Analysis related to the behavior of extreme far right online communities
35 stars 10 forks source link

Collect data from alt-right Facebook pages #21

Open gati opened 7 years ago

gati commented 7 years ago

Using collect-social (https://github.com/data4democracy/collect-social), or a library you're more familiar with (@gati/@jonathon in Slack can help with this), grab the posts, comments, users, etc from far-right/alt-right Facebook pages. A list of pages associated with hate groups, holocaust deniers, etc, is attached.

Fair warning: the content will be unpleasant.

Ideally you'll drop the data in a sqlite database, series of JSON files, CSV files, or another format that's easy for you, and we'll upload to data.world!

gati commented 7 years ago

Facebook.Submission.Rd.1.Listed.Hate.Groups.xlsx

ybot1122 commented 7 years ago

Looking into this. I think can raise a PR by end of weekend.

gati commented 7 years ago

Sounds awesome @ybot1122! Just let me know if I can help with anything

ybot1122 commented 7 years ago

Sorry for the lateness. Hope it can still be used for future analysis. I have very hacky, unoptimized python script which can take an array of PageIDs and simply return a flat array of all the statuses, feed posts, and comments from the page.
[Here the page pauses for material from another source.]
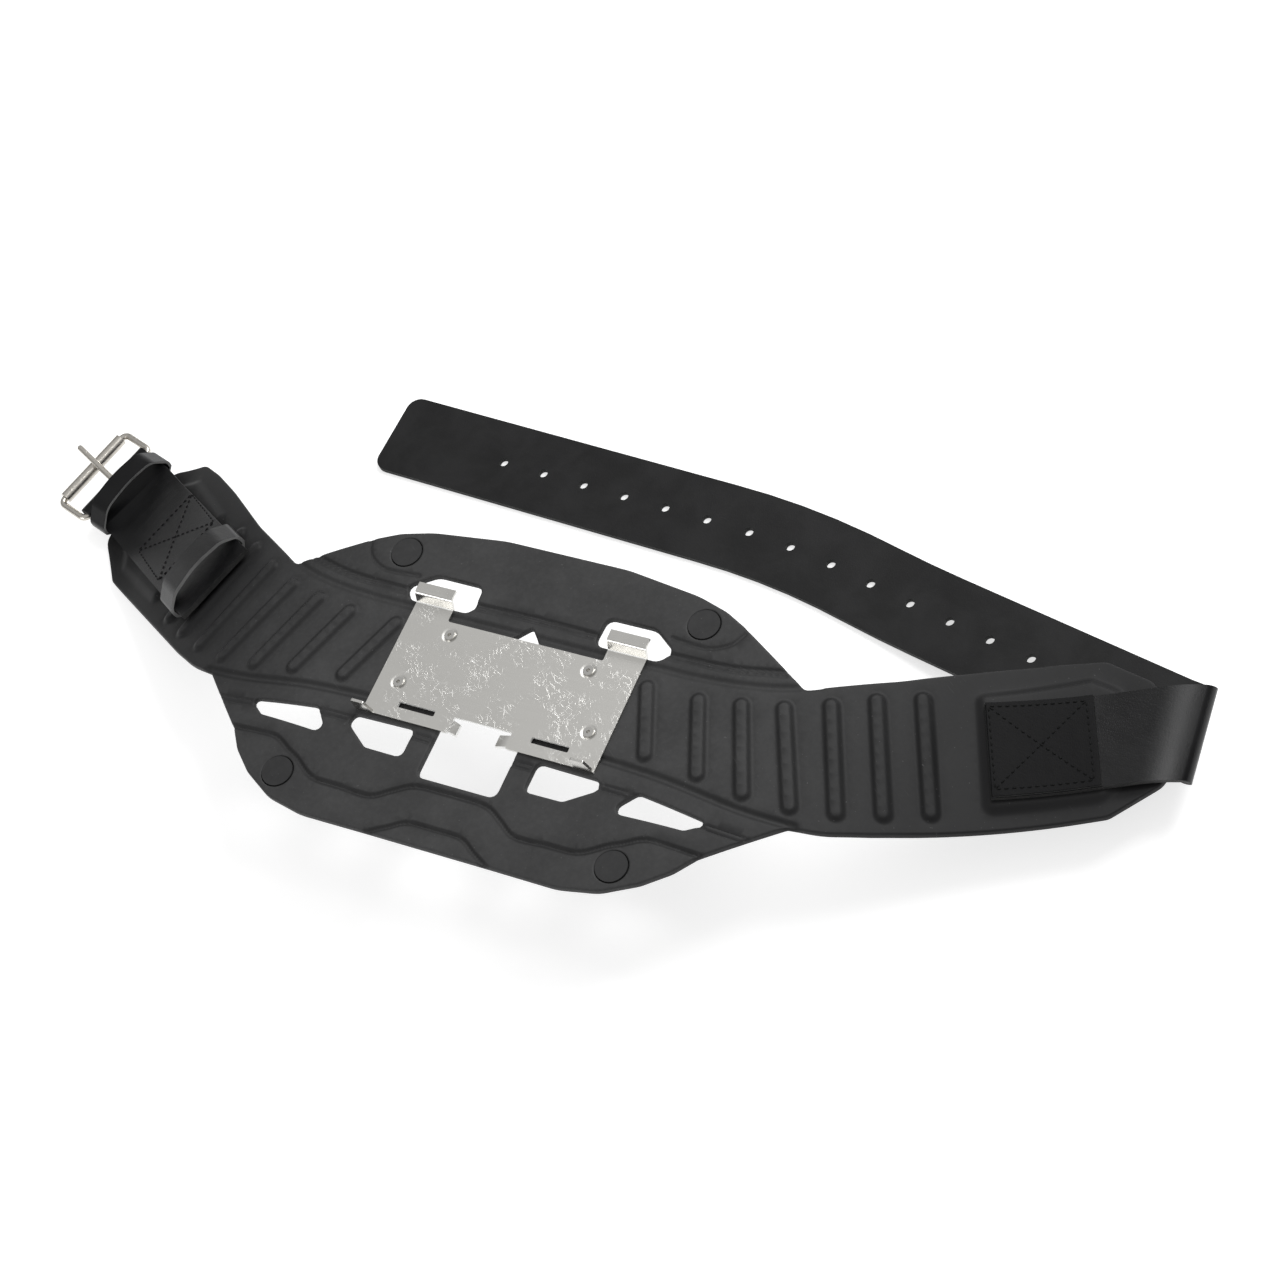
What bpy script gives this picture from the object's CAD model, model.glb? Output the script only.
"""Dive weight belt: moulded rubber back panel, steel hook plate, leather straps.

The rubber panel is built here with its ribs, pads and grooves. The straps,
patch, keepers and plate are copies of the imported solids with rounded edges, and
the straps get stitches. Rivets, washers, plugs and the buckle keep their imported
shapes and get new materials.
"""
import logging
import math
from dataclasses import dataclass, field
from enum import Enum
from typing import Callable, Sequence

import bmesh
import bpy
import numpy as np
from mathutils import Matrix, Vector
from mathutils.bvhtree import BVHTree
from mathutils.geometry import delaunay_2d_cdt


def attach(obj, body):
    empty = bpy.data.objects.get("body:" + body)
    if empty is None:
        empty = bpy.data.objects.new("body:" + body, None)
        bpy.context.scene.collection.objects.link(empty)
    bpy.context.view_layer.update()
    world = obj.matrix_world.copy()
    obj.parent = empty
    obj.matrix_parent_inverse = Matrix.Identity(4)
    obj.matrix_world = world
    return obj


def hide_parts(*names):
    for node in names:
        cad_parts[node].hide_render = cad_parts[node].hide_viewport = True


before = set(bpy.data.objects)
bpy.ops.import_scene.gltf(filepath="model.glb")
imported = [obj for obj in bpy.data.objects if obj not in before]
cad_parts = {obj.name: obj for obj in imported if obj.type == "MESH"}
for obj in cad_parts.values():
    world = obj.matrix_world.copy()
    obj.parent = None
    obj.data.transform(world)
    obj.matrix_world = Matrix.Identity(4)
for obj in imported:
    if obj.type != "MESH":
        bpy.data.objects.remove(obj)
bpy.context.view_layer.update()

LOG = logging.getLogger("weight_belt")
MM = 0.001
DATUM = np.array([10.3, -65.2, 74.9877])  # panel middle in the belt's frame, mm
RIVETS = ((41.6, 35.9), (-41.6, 35.9), (56.7, 2.9), (-56.7, 2.9))  # from DATUM, mm
PLATE_TOP = 0.0765  # upper face of the hook plate, metres
CUT_EDGE_TOP = 0.0768  # upright faces below this are the plate's cut edge
CURL_START = 0.0772  # the hooks and corner tabs stand over this


class Side(Enum):
    """The two wings of the belt."""

    RIGHT = 1
    LEFT = -1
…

output directory structure:

output/
    Holy Nation of Odin/
        feed.txt
        statuses.txt
        comments.txt

.txt file structure

[
    "Latest Radio Series is now online. Wilmot Robertson\u2019s The Dispossessed Majority \u2013 Part 2\nhttp://tinyurl.com/a2z-radio",
    "Check out the latest Radio Show - I discuss Wilmot Robertson\u2019s 1972 book, \u201cThe Dispossessed Majority.\u201d \n\nhttp://tinyurl.com/a2z-radio"
]

Deliverables

the script: https://gist.github.com/ybot1122/93c216072d9564ea99250b33fecf6680 the output for the pages listed: https://s3-us-west-2.amazonaws.com/random-stuff-toby/output.zip (P.S. Repent Amarillo returned a page not found)